At Goddard College they taught him that poetry was what he said it was and that language was precious because that’s where one’s world really lives. When Piegan Institute started a Blackfeet Immersion School (now doing business as “Cuts Wood” -- a reference to an old story about a “least-of-these” boy with a secret helper he had acquired through kindness), these things came together. When Darrell was asked to participate in the Lewis & Clark Bicentennial -- after raising hell about Indians being left out -- he did it on his own terms: a play presented by Cuts Wood Blackfeet kids in their own language about Lewis & Co. shooting Blackfeet kids in a dawn scramble over weapons -- the only Indians killed on the expedition.

Rob Kapilow comes from the opposite end of the spectrum: the rarefied levels of symphonic composers on the East Coast: Jewish, super-gifted, part of the tradition of sticking up for underdogs, and well-subsidized. Part of his gift is a constantly seeking curiosity, so when he was commissioned to write a symphony about L&C, he went looking for a “way in” that wouldn’t be like all the other buckskin and black powder cliches. He was in Missoula for the L&C commotion, attended the Cuts Wood School production, and knew he had his pigeon. His only problem was convincing Darrell he, Kapilow, really COULD compose a symphony if Darrell would write the libretto.

From Darrell’s end, people from back East or even Europe are constantly visiting Browning, fawning on the beautiful kids, insisting on how much they LOOOOOve Blackfeet, and declaring they will drop by to learn to speak Blackfeet themselves some afternoon when it’s convenient. They are tolerated because many of them are rich and smart enough to write checks. Anyway, Kapilow swept all that aside and simply arrived and talked and bombarded Darrell with ideas and lived at his house and ate all the cold breakfast cereal in the middle of the night for energy while he continued to develop the music. Pretty soon Darrell caught fire.

The massive Blackfeet and the compact composer found their common ground in stories: if something interesting happens, says Kapilow, no matter how slight, three days later Darrell would have embroidered it into a meaningful tale full of jokes and drama. And Kapilow is also just like that. Hugo Perez, a Cuban who lives in Brooklyn, adds his own droll sense of irony in this movie about the creation of a symphony, exploding all the pomposity about Indians and L&C with goofy old movie gags. Like, a greenhorn standing in a clearing wearing a tall silk opera hat which Indians are using as a target, solemnly removes one arrow after another, wondering where they’re coming from. When Darrell says he refuses to write “Tonto-speak”, we get a clip of corny sign language from an Italian Hollywood Indian and then a Kapilow-type orchestra playing the William Tell Overture.
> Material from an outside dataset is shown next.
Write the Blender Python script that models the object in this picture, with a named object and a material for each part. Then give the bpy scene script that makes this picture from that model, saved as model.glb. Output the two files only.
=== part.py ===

The symphony originally premiered in St. Louis, anchor-point for the L&C festivities, and -- as Darrell was quick to note -- he was probably the only Indian there, as either musician or audience. At a second event in Helena, at least the audience included lots of Indians. Maybe someday there will be an NA classical symphony and choir to present this performance. (The Browning school orchestra was once QUITE capable of presenting such music.)

Yesterday was cool, breezy, and bright. A changing crew of kids moved the furniture, set the tables, signed in late-comers, pointed out the restrooms and kept them supplied. Bill Grant, architect, beamed as his building embraced everyone in just the way he designed it to do. Sun shone through the “dream moth” window on the west side of the big room that often hosts Blackfeet ceremonies. And here we all sat, Kipp and Kapilow, Perez and his crew, little kids and big kids, grannies and professors, renegades and chiefs, on the other side of town from the Pow-Wow, talking about the dark side of L&C -- turning it inside out. No longer men going into the unknown. Now “men are coming, men are coming” into a known and beloved world about to be destroyed by that discovering team. Every hardship Jefferson’s party endured was a step closer to confinement on reservations for the Indians.

But this premiere was not a grim event. Larry Reevis came rushing through in pursuit of his latest brainstorm: a map of the traditional camping spots in the Great Circle over at the Pow-wow, which he was handing out on paper as well as selling t-shirts with the map on the back. (“I’m lookin’ for the Makes Cold Weather family! Lemme check yer t-shirt!”) A puppy invited himself in to survey the floor for scraps. A Canadian old-timer, named Heavy Head and wearing rancher’s garb, sang “The Lord’s Prayer” in Blackfeet while accompanying himself on the drum. (He got the idea from a Navajo.) Cyn Kipp, who has been fighting for good health, came in an eye-dazzling Kee-pi-tah-ki outfit with rhinestone bracelets and cinched her bright red calico Mother Hubbard with the traditional wide leather belt.

I have no idea what the Easterners thought. But the locals thought it was a good feed and an impressive movie about something they didn’t quite understand, not being really “up” on classical symphony. But that’s kind of how it usually is. Anyway, this is only a beginning. The movie will be on PBS in the fall, then on DVD. The CD of the symphony will soon be on the market. In the meantime -- Google around and see what you can find. You might be surprised. Kapilow is drawn to every computer keyboard he passes. The tall aristocratic woman who is the producer of all this carries her own elegant white MAC laptop. (Cuts Wood is a wireless hotspot.) Perez and his photographers, inconspicuous alert young men with pockets full of tiny communication devices, were living parallel lives, partly with us and partly with the huge electronic, satellite-supported, webwork around the planet. A solid Southerner from North Carolina, a school principal, took careful notes. I think he understood that we were going back to the future.


Browning Public School band about 1930.